The most important task of the ruling elite at the congress is to confirm the party’s leadership.

Particularly important to business is who in the lineup will become the new premier. The premier leads the cabinet but not the military, which is directly under Mr. Xi. The position oversees the finance ministry, commerce ministry and other government agencies that make many crucial decisions affecting banks, insurers and other businesses. Whoever is chosen will not be announced until a separate session of the National People’s Congress next March, but the day after the congress formally ends, members of the new Politburo Standing Committee — the highest body of political power in China — will walk on a stage in order of rank. The order in which the new leadership team walks may make clear who will become premier next year.

China’s constitution bars Li Keqiang, the premier for the past decade, from serving a third term in that office. Possible successors for Mr. Li include Wang Yang, the leader of the Communist Party’s top advisory body, and Hu Chunhua, one of four vice premiers of China.

Both men have coincidentally spent five-year terms leading Guangdong Province, a leading hub of entrepreneurship and foreign investment in China. Neither has given many clues about their economic thinking since taking posts in Beijing. Mr. Wang had more of a reputation for pursuing free-market policies while in Guangdong.

Mr. Hu is seen as having a stronger political base than Mr. Wang because he is still young enough, 59, to be a potential successor to Mr. Xi. That political strength could give him the clout to push back a little against Mr. Xi’s recent tendency to lean in favor of greater government and Communist Party control of the private sector.

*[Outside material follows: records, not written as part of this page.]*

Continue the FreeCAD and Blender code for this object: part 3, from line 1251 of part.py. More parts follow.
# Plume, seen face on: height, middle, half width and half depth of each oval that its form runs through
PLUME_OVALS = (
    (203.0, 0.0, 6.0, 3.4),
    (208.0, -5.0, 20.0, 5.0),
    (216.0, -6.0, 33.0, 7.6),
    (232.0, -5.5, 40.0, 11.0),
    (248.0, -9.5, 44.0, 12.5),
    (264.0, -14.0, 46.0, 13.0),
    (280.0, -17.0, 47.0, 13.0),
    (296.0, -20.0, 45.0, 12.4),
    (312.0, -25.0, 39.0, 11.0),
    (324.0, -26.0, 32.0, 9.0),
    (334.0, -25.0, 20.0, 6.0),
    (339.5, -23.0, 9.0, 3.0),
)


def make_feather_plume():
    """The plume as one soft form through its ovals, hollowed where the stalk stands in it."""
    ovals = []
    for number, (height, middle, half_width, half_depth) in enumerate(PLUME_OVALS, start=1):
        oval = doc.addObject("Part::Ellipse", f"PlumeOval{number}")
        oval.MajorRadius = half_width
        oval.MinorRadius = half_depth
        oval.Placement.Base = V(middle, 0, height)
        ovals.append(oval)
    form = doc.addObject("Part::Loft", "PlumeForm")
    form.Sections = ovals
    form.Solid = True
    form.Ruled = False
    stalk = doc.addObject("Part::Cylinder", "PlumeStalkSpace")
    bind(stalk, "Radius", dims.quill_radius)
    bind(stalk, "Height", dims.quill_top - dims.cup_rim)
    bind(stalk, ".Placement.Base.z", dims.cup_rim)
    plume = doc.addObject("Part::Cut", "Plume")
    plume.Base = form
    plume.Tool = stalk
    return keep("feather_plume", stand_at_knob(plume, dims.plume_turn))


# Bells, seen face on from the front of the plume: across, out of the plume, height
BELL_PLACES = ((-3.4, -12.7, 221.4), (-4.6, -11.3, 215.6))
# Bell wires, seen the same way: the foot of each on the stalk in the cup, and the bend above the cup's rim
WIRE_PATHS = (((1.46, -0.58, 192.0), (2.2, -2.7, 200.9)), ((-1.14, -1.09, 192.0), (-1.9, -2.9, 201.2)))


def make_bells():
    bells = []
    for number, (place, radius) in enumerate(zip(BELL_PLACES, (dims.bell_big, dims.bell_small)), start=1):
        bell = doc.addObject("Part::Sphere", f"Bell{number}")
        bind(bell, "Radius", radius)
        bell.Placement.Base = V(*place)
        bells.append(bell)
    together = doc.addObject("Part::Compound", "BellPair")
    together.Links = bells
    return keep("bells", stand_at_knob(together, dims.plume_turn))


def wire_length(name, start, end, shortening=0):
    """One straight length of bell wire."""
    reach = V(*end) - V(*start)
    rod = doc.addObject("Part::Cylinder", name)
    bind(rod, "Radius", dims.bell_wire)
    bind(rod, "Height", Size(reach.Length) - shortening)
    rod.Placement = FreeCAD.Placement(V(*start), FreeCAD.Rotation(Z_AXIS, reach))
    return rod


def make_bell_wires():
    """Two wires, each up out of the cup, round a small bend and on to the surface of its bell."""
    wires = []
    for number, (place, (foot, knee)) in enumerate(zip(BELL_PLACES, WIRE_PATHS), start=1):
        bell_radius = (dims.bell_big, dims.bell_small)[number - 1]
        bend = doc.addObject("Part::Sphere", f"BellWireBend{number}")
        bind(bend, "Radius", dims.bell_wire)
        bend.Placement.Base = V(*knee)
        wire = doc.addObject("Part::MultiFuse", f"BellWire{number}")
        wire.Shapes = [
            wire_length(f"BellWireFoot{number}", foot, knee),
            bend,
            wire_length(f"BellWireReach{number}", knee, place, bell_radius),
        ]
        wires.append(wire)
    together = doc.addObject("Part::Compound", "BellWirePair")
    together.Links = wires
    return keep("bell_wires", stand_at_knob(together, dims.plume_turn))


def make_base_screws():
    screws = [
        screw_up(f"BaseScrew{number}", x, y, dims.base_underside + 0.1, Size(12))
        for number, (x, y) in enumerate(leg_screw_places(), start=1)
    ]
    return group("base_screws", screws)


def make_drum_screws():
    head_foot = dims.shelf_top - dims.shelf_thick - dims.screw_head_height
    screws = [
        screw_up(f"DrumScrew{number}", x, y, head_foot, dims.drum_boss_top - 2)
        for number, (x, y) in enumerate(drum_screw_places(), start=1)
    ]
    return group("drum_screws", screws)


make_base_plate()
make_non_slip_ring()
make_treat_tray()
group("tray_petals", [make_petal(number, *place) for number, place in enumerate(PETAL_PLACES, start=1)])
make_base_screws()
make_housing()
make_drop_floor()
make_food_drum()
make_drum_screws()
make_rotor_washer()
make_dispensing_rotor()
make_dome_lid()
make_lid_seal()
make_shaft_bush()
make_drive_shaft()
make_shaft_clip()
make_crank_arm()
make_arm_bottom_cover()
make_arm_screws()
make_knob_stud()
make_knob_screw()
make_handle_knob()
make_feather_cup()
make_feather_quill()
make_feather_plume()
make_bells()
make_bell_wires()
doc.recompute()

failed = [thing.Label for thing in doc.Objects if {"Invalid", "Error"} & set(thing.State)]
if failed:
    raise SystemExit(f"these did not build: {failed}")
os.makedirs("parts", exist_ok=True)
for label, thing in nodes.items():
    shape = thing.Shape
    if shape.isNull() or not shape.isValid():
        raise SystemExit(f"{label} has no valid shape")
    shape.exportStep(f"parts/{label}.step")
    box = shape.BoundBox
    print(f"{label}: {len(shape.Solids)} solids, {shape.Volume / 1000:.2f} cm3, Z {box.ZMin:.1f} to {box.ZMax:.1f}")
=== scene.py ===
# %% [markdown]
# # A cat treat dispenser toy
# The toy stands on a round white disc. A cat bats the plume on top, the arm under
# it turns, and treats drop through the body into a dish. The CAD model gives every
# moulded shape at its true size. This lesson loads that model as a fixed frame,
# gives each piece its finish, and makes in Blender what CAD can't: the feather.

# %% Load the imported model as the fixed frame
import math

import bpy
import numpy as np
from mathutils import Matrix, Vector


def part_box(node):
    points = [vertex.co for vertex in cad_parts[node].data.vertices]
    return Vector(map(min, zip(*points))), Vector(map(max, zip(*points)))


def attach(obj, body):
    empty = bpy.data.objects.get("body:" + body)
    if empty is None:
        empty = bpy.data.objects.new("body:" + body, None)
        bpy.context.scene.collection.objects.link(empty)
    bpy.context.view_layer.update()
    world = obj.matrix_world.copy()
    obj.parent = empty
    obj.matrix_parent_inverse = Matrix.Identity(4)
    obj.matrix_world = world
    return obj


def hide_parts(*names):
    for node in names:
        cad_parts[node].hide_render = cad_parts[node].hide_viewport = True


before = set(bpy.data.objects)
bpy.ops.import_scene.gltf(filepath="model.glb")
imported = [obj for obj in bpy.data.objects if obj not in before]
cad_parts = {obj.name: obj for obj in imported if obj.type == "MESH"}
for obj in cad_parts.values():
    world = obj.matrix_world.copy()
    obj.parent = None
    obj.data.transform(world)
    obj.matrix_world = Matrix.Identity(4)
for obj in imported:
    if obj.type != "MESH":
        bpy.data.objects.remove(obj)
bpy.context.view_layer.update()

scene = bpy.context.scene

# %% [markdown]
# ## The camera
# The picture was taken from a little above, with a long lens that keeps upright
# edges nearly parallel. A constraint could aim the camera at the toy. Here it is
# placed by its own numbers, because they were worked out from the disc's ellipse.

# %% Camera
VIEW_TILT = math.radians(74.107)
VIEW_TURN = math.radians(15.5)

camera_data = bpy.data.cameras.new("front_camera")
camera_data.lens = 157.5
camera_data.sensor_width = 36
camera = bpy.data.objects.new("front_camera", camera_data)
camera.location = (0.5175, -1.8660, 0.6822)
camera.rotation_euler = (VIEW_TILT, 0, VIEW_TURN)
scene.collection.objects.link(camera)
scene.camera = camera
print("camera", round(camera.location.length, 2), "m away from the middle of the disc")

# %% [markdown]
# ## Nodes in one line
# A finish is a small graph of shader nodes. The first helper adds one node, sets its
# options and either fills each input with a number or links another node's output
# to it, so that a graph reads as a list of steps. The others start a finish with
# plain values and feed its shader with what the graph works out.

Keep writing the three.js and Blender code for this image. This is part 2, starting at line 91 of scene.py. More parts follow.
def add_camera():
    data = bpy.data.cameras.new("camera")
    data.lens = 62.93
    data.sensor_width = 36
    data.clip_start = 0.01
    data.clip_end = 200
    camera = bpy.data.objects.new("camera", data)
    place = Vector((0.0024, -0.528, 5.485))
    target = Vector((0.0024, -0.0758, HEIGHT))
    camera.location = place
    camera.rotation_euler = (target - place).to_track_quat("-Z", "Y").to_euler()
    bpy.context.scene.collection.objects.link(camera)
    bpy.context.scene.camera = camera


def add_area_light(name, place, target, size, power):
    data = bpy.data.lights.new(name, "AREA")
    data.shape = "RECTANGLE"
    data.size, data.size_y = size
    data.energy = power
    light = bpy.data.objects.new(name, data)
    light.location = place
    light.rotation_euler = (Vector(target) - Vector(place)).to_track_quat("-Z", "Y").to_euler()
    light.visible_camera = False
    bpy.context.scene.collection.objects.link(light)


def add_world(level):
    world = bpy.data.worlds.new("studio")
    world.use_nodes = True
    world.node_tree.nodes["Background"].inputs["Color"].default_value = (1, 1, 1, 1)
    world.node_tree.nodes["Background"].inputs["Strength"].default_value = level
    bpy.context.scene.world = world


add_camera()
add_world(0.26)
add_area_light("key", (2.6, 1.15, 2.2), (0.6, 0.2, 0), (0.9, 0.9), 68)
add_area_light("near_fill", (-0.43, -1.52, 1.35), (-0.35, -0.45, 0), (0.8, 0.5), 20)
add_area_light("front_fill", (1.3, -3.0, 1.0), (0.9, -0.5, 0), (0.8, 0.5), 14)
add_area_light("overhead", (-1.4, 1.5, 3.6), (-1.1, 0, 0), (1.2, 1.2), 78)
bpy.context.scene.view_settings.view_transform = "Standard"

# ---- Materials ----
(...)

Precisely because Mr. Hu is young enough to be a possible successor, however, many businesspeople and experts think Mr. Xi is more likely to choose Mr. Wang or a dark horse candidate who poses no potential political threat to him.

In any case, the power of the premier has diminished as Mr. Xi has created a series of Communist Party commissions to draft policies for ministries, including a commission that dictates many financial policies.